As someone always told me, "Green lines are your friend" !
( Unless you messed with your IDE and comments aren't green :) )
use boost string algo. It is available, cross platform, and only a header file (no library to link in). Not to mention that you should be using boost anyway.
#include <boost/algorithm/string/find.hpp>
const char* istrstr( const char* haystack, const char* needle )
{
using namespace boost;
iterator_range<char*> result = ifind_first( haystack, needle );
if( result ) return result.begin();
return NULL;
}
If you can control the needle string so that it is always in lower case, then you can write a modified version of stristr() to avoid the lookups for that, and thus speed up the code. It isn't as general, but it can be faster - slightly faster.

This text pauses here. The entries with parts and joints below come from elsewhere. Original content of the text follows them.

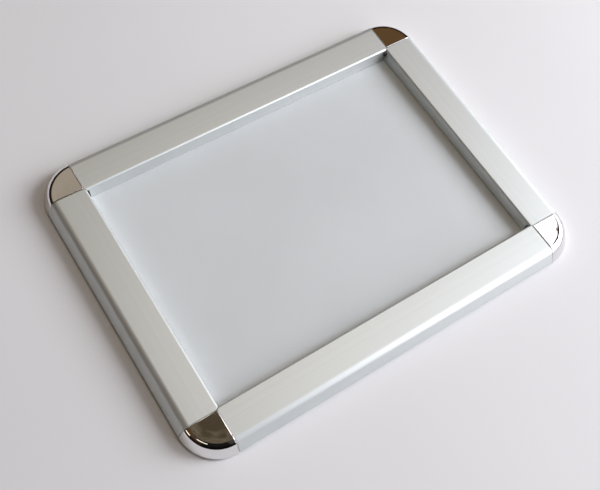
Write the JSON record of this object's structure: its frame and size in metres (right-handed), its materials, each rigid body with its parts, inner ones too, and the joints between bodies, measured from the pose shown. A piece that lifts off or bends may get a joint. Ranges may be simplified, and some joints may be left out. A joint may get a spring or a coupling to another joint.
{
  "type": "clip frame",
  "caption": "Aluminium clip frame for a paper print, with hinged snap flaps along each side and rounded chromed corner caps, lying on its back.",
  "frame": {"origin": "middle of the frame on the plane of its back, which lies on the table", "axes": "+X along the long side to the right, +Y along the short side to the top, +Z out of the picture side"},
  "size_m": [0.354, 0.267, 0.0139],
  "materials": {
    "anodised_aluminium": "satin anodised, fine streaks along the profile",
    "chromed_cap": "mirror chrome plating on moulded plastic",
    "zinc_key": "zinc plated steel",
    "spring_steel": "tempered spring steel",
    "zinc_screw": "zinc plated",
    "back_board": "matt light grey board",
    "clear_cover": "clear sheet, low glare"
  },
  "bodies": {
    "frame": {"base_rail_bottom": "anodised_aluminium", "base_rail_top": "anodised_aluminium", "base_rail_left": "anodised_aluminium", "base_rail_right": "anodised_aluminium", "corner_cap_bottom_left": "chromed_cap", "corner_cap_bottom_right": "chromed_cap", "corner_cap_top_right": "chromed_cap", "corner_cap_top_left": "chromed_cap", "corner_key_bottom_left": "zinc_key", "corner_key_bottom_right": "zinc_key", "corner_key_top_right": "zinc_key", "corner_key_top_left": "zinc_key", "spring_bottom_1": "spring_steel", "spring_bottom_2": "spring_steel", "spring_top_1": "spring_steel", "spring_top_2": "spring_steel", "spring_left_1": "spring_steel", "spring_left_2": "spring_steel", "spring_right_1": "spring_steel", "spring_right_2": "spring_steel", "cap_screws": "zinc_screw", "back_panel": "back_board", "cover_sheet": "clear_cover"},
    "flap_bottom_body": {"flap_bottom": "anodised_aluminium"},
    "flap_top_body": {"flap_top": "anodised_aluminium"},
    "flap_left_body": {"flap_left": "anodised_aluminium"},
    "flap_right_body": {"flap_right": "anodised_aluminium"}
  },
  "joints": [
    {"name": "flap_bottom_hinge", "type": "hinge", "parent": "frame", "child": "flap_bottom_body", "pos_m": [0, -0.1315, 0.00215], "axis": [1, 0, 0], "range_deg": [0, 90]},
    {"name": "flap_top_hinge", "type": "hinge", "parent": "frame", "child": "flap_top_body", "pos_m": [0, 0.1315, 0.00215], "axis": [-1, 0, 0], "range_deg": [0, 90]},
    {"name": "flap_left_hinge", "type": "hinge", "parent": "frame", "child": "flap_left_body", "pos_m": [-0.175, 0, 0.00215], "axis": [0, -1, 0], "range_deg": [0, 90]},
    {"name": "flap_right_hinge", "type": "hinge", "parent": "frame", "child": "flap_right_body", "pos_m": [0.175, 0, 0.00215], "axis": [0, 1, 0], "range_deg": [0, 90]}
  ]
}
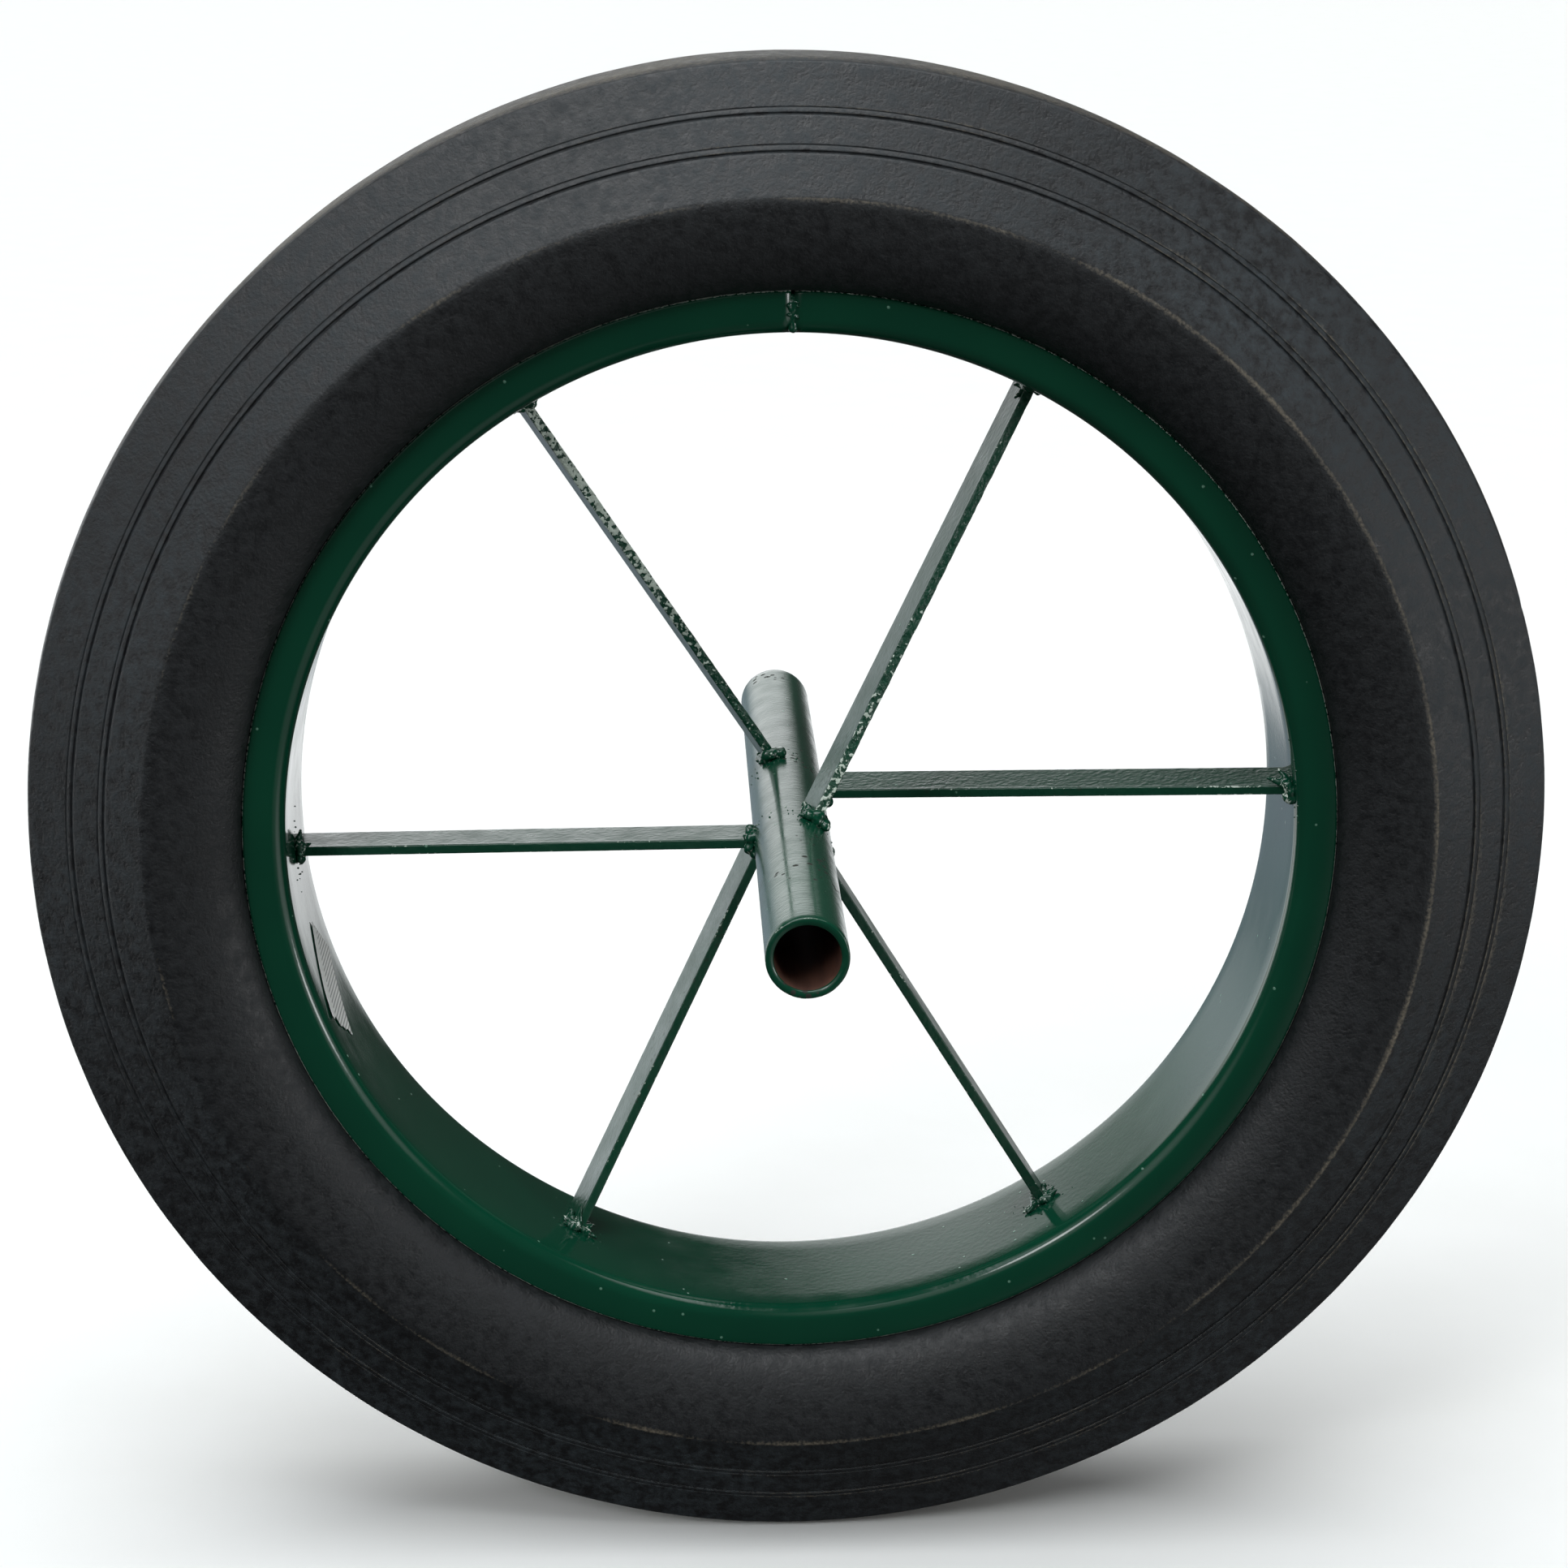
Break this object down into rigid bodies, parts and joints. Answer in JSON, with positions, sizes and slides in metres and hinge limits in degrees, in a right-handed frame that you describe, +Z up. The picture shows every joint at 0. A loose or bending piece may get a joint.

Similar comments apply to the haystack, but you are more likely to be reading the haystack from sources outside your control for you cannot be certain that the data meets the requirement.
Whether the gain in performance is worth it is another question altogether. For 99% of applications, the answer is "No, it is not worth it". Your application might be one of the tiny minority where it matters. More likely, it is not.